Yes,yes,yes, It is a great hunch:(

The problem is with the radial displacement of a flexible tube.

I read an excellent thesis which I sent it to you by private message, in the section 5.3 (page130) it compares various outlet boundary conditions for a case which is similar to mine, and in the section 5.3.3 it is mentioned that using a constant Pressure Outlet Boundary Condition will lead to smaller radial deformation. I'm simulating the blood flow in a geometry which is given in the article which I sent it to you by private message, and my radial deformation is smaller than the article's deformation that is given in the fig.3, I think that the problem is arising with the boundary condition. The article's outlet boundary condition is zero traction.

Thank you for your help, Now I should try what you said.

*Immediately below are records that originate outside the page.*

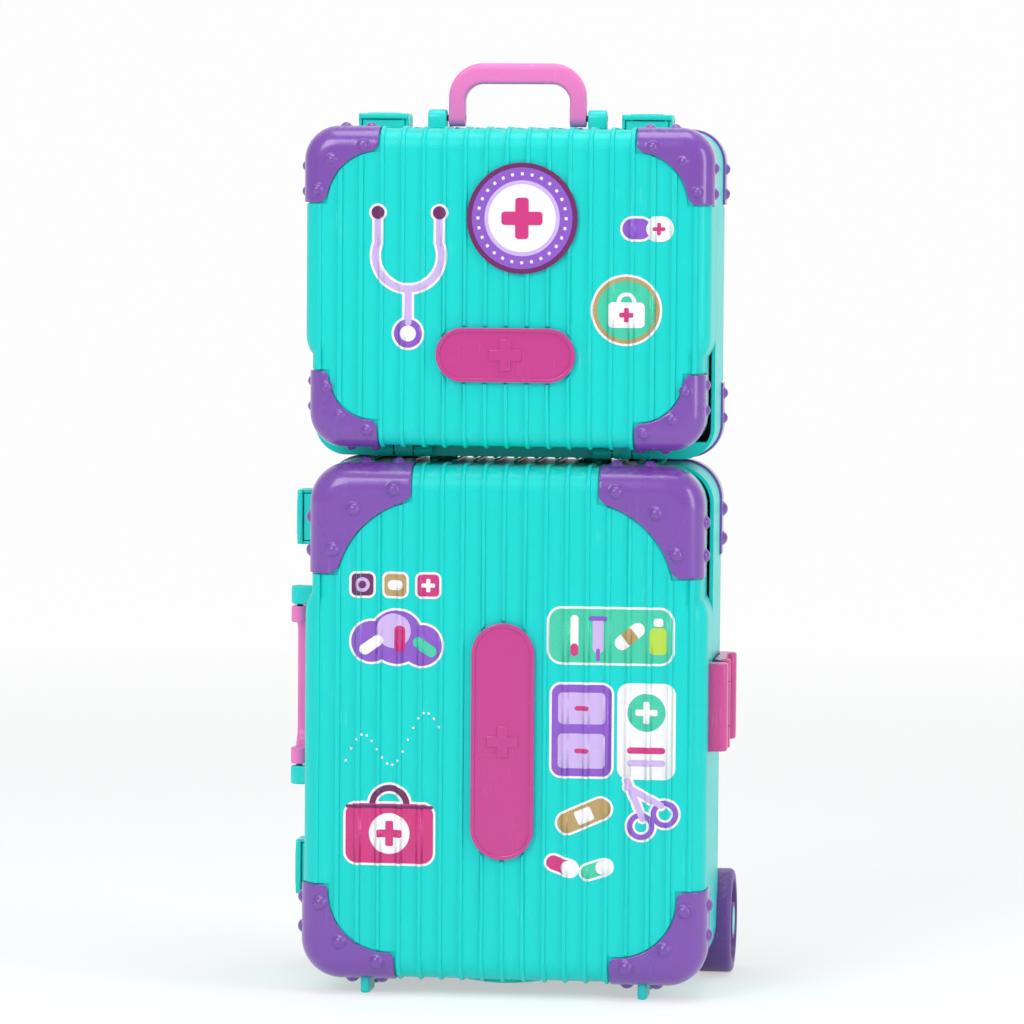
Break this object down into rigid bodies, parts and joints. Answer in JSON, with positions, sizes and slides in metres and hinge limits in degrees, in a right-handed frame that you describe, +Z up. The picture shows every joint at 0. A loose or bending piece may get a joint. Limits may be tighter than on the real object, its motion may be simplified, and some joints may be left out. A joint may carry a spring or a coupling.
{
  "type": "toy doctor case",
  "caption": "Children's two-part wheeled play case: an upper carry case with a bail handle stacked on a taller ribbed case with a side-hinged door.",
  "frame": {"origin": "middle of the bounding box's footprint, on the floor that the feet and wheels stand on", "axes": "+X to the object's right seen from the front, -Y out of the front, +Z up"},
  "size_m": [0.2847, 0.177, 0.5923],
  "materials": {
    "shell": "gloss moulded turquoise plastic",
    "trim": "gloss moulded turquoise plastic",
    "guard": "gloss moulded purple plastic",
    "wheel": "satin moulded purple plastic",
    "pink": "gloss moulded pink plastic",
    "hinge": "gloss moulded deep pink plastic",
    "tray": "satin formed ivory plastic",
    "pin": "gloss dark blue plastic",
    "steel": "plated steel",
    "plate": "gloss moulded magenta plastic"
  },
  "bodies": {
    "lower_base": {"lower_rear_shell": "shell", "lower_rear_guard_left": "guard", "lower_rear_guard_right": "guard", "lower_tray": "tray", "wheel_axle": "steel", "left_wheel_bracket": "trim", "right_wheel_bracket": "trim", "bracket_screws": "steel", "rear_feet": "trim", "side_handle_top_ear": "trim", "side_handle_bottom_ear": "trim", "side_handle_pins": "pin", "side_latch_lugs": "trim", "side_latch_pins": "steel", "hinge_rear_leaf": "hinge", "hinge_pin": "steel", "hinge_rear_screws": "steel"},
    "lower_door": {"lower_front_shell": "shell", "lower_front_guard_top_left": "guard", "lower_front_guard_top_right": "guard", "lower_front_guard_bottom_left": "guard", "lower_front_guard_bottom_right": "guard", "lower_name_plate": "plate", "front_feet": "trim", "hinge_front_leaf": "hinge", "hinge_front_screws": "steel", "side_latch_catches": "trim"},
    "upper_base": {"upper_rear_shell": "shell", "upper_rear_guard_top_left": "guard", "upper_rear_guard_top_right": "guard", "upper_rear_guard_bottom_left": "guard", "upper_rear_guard_bottom_right": "guard", "upper_tray": "tray", "top_handle_left_ear": "trim", "top_handle_right_ear": "trim", "top_handle_pins": "pin", "top_latch_lugs": "trim", "top_latch_pins": "steel", "lid_hinge_pins": "steel"},
    "upper_lid": {"upper_front_shell": "shell", "upper_front_guard_top_left": "guard", "upper_front_guard_top_right": "guard", "upper_front_guard_bottom_left": "guard", "upper_front_guard_bottom_right": "guard", "upper_name_plate": "plate", "top_latch_catches": "trim"},
    "side_latch_top": {"side_latch_top": "trim"},
    "side_latch_bottom": {"side_latch_bottom": "trim"},
    "side_handle": {"side_handle": "pink"},
    "left_wheel": {"left_wheel": "wheel", "left_hub_cap": "trim"},
    "right_wheel": {"right_wheel": "wheel", "right_hub_cap": "trim"},
    "top_latch_left": {"top_latch_left": "trim"},
    "top_latch_right": {"top_latch_right": "trim"},
    "top_handle": {"top_handle": "pink"}
  },
  "joints": [
    {"name": "lower_door_hinge", "type": "hinge", "parent": "lower_base", "child": "lower_door", "pos_m": [0.1358, -0.035, 0.186], "axis": [0, 0, 1], "range_deg": [0, 120]},
    {"name": "side_latch_top_pivot", "type": "hinge", "parent": "lower_base", "child": "side_latch_top", "pos_m": [-0.1339, -0.026, 0.3015], "axis": [0, 0, -1], "range_deg": [0, 100]},
    {"name": "side_latch_bottom_pivot", "type": "hinge", "parent": "lower_base", "child": "side_latch_bottom", "pos_m": [-0.1339, -0.026, 0.076], "axis": [0, 0, -1], "range_deg": [0, 100]},
    {"name": "side_handle_pivot", "type": "hinge", "parent": "lower_base", "child": "side_handle", "pos_m": [-0.139, -0.026, 0.192], "axis": [0, 0, 1], "range_deg": [0, 90]},
    {"name": "left_wheel_spin", "type": "hinge", "parent": "lower_base", "child": "left_wheel", "pos_m": [-0.1255, 0.055, 0.034], "axis": [1, 0, 0], "continuous": true},
    {"name": "right_wheel_spin", "type": "hinge", "parent": "lower_base", "child": "right_wheel", "pos_m": [0.1255, 0.055, 0.034], "axis": [1, 0, 0], "continuous": true},
    {"name": "upper_case_lift", "type": "slide", "parent": "lower_base", "child": "upper_base", "axis": [0, 0, 1], "range_m": [0, 0.15]},
    {"name": "upper_lid_hinge", "type": "hinge", "parent": "upper_base", "child": "upper_lid", "pos_m": [0, -0.0393, 0.345], "axis": [1, 0, 0], "range_deg": [0, 110.01]},
    {"name": "top_latch_left_pivot", "type": "hinge", "parent": "upper_base", "child": "top_latch_left", "pos_m": [-0.08417, -0.026, 0.5554], "axis": [-1, 0, 0], "range_deg": [0, 100]},
    {"name": "top_latch_right_pivot", "type": "hinge", "parent": "upper_base", "child": "top_latch_right", "pos_m": [0.08417, -0.026, 0.5554], "axis": [-1, 0, 0], "range_deg": [0, 100]},
    {"name": "top_handle_pivot", "type": "hinge", "parent": "upper_base", "child": "top_handle", "pos_m": [0, -0.026, 0.5573], "axis": [1, 0, 0], "range_deg": [-90, 90]}
  ],
  "couplings": [
    {"joint": "upper_lid_hinge", "follows": "upper_case_lift", "rad_per_m": 12.8}
  ]
}
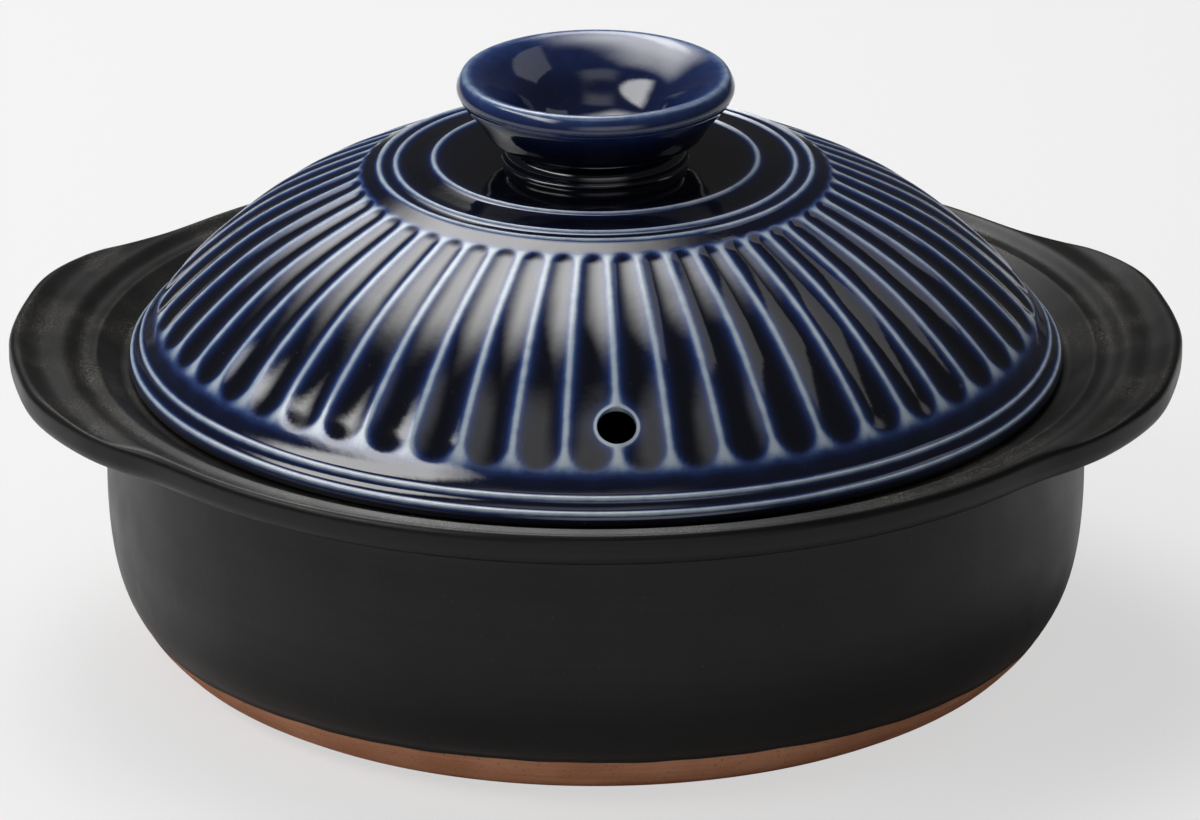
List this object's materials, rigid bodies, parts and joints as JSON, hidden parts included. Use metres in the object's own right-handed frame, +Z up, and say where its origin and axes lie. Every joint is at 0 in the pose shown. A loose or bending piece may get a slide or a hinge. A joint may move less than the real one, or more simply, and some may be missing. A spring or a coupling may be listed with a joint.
{
  "type": "donabe clay pot",
  "caption": "Shallow round clay pot with two broad ears, a bare clay foot and a fluted domed lid with a steam hole and a trumpet knob.",
  "frame": {"origin": "centre of the base, on the surface that the pot stands on", "axes": "+Z up, the pot's and the lid's axis of turning; +X and -X through the two ears; -Y is the front, which the steam hole faces"},
  "size_m": [0.3248, 0.2974, 0.166],
  "materials": {
    "black_glaze": "satin black glaze with a faint dusty speckle on its upper surfaces",
    "blue_glaze": "glossy cobalt glaze, nearly black where it pools and pale blue-white where it thins over ridges",
    "bare_clay": "matte unglazed terracotta"
  },
  "bodies": {
    "pot": {"pot_bowl": "black_glaze", "bare_foot": "bare_clay", "left_ear": "black_glaze", "right_ear": "black_glaze"},
    "lid": {"lid_dome": "blue_glaze", "lid_knob": "blue_glaze"}
  },
  "joints": [
    {"name": "lid_lift", "type": "slide", "parent": "pot", "child": "lid", "axis": [0, 0, 1], "range_m": [0, 0.12]}
  ]
}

 ghorrocks January 5, 2015 05:27

Maybe I have not read the thesis in enough detail but I cannot see anywhere where it says the outlet boundary condition is p=dP/dX=0. In section 4.2.1 it describes the impedance boundary condition as a complex condition using the phase lag between pressure and flow waves. This sounds a lot more complex than you describe.

But regardless of that, I would use CFX's built in outlet boundary models and show they are inadequate before doing a big heap of work implementing your own boundary condition. You may find they are not so bad after all. Have you shown the built in options are unacceptable? There are also non-documented options available such as the non-reflecting boundary condition which may also be useful.

And of course there is the safe option: just extend the domain into where ever it is going, then reduce the importance of the outlet boundary. This may be expand it out into a big box or continue the tube on for longer. Then you do not need to do tricky boundary conditions as simple ones will be fine.

 mrkmrk January 5, 2015 06:51

I found about P=dP/dx=0 for zero traction boundary condition in this link:
https://www.researchgate.net/post/Wh...ndition_in_CFD

You are right, Farfield boundary condition probably solves my problem. The problem with the boundary condition is now solved.